## WHAT YOU NEED TO DO
Reproduce verbatim the lines up to and including the one with "NOSE_RINGS = 5", starting from the first.

## PROVIDED MATERIAL
..............................
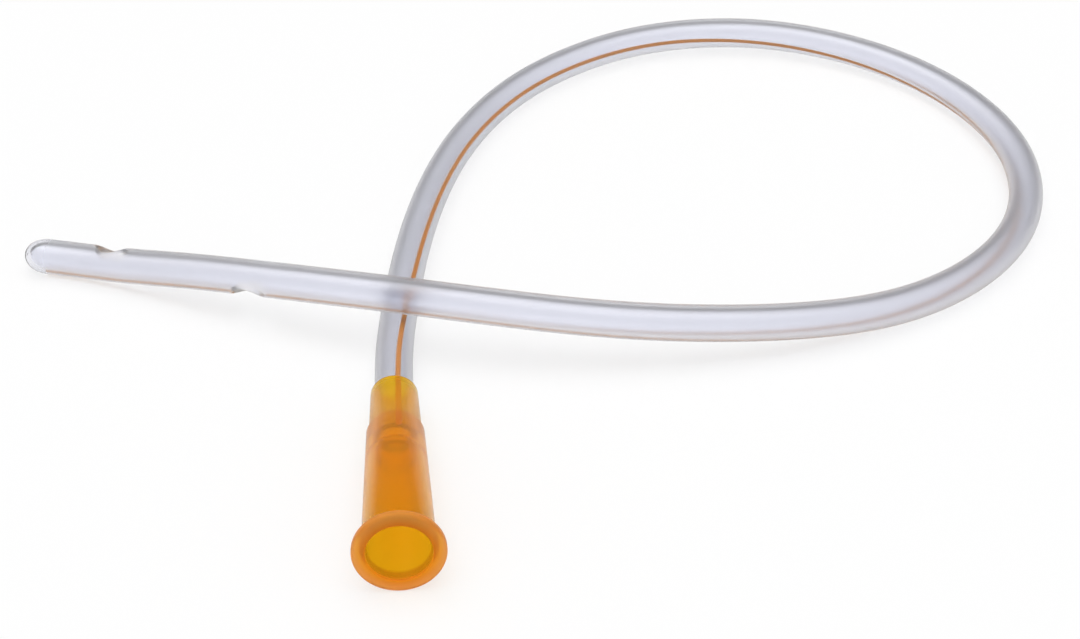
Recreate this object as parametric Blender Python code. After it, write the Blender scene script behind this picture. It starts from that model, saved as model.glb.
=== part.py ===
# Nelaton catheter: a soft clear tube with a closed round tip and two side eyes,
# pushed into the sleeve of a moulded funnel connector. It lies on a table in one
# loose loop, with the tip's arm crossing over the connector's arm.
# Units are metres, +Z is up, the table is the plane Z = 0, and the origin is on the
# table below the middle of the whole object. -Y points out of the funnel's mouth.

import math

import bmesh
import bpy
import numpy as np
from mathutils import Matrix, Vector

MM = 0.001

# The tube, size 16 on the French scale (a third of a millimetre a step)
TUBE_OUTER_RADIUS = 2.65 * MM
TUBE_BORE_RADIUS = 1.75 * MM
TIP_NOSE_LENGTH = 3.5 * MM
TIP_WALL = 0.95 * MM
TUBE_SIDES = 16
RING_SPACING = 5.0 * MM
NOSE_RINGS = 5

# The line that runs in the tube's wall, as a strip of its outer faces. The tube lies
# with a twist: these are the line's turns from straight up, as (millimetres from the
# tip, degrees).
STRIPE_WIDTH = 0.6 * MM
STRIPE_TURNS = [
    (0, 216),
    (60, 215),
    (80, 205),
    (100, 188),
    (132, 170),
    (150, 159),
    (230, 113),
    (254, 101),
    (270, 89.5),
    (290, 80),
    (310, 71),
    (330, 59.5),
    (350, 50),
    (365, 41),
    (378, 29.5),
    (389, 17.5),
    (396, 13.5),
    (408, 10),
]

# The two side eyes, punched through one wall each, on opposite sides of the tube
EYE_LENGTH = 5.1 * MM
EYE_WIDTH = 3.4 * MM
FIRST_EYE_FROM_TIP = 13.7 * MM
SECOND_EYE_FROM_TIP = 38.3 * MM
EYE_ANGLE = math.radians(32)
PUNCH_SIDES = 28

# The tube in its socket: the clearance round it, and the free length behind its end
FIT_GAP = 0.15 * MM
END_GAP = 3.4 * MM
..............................
## CORRECT OUTPUT
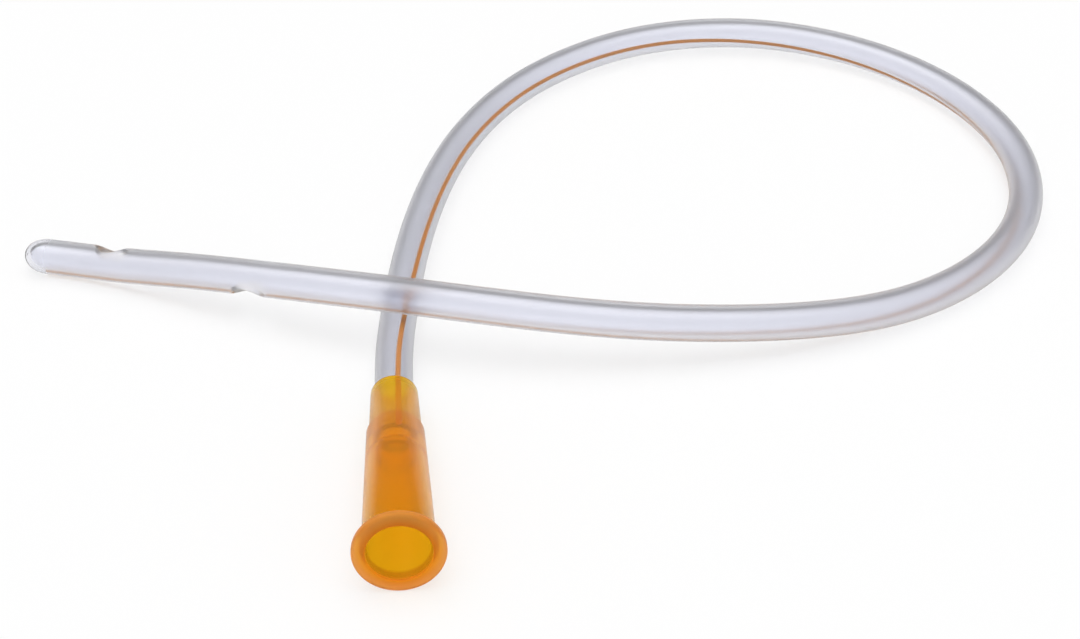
Recreate this object as parametric Blender Python code. After it, write the Blender scene script behind this picture. It starts from that model, saved as model.glb.
=== part.py ===
# Nelaton catheter: a soft clear tube with a closed round tip and two side eyes,
# pushed into the sleeve of a moulded funnel connector. It lies on a table in one
# loose loop, with the tip's arm crossing over the connector's arm.
# Units are metres, +Z is up, the table is the plane Z = 0, and the origin is on the
# table below the middle of the whole object. -Y points out of the funnel's mouth.

import math

import bmesh
import bpy
import numpy as np
from mathutils import Matrix, Vector

MM = 0.001

# The tube, size 16 on the French scale (a third of a millimetre a step)
TUBE_OUTER_RADIUS = 2.65 * MM
TUBE_BORE_RADIUS = 1.75 * MM
TIP_NOSE_LENGTH = 3.5 * MM
TIP_WALL = 0.95 * MM
TUBE_SIDES = 16
RING_SPACING = 5.0 * MM
NOSE_RINGS = 5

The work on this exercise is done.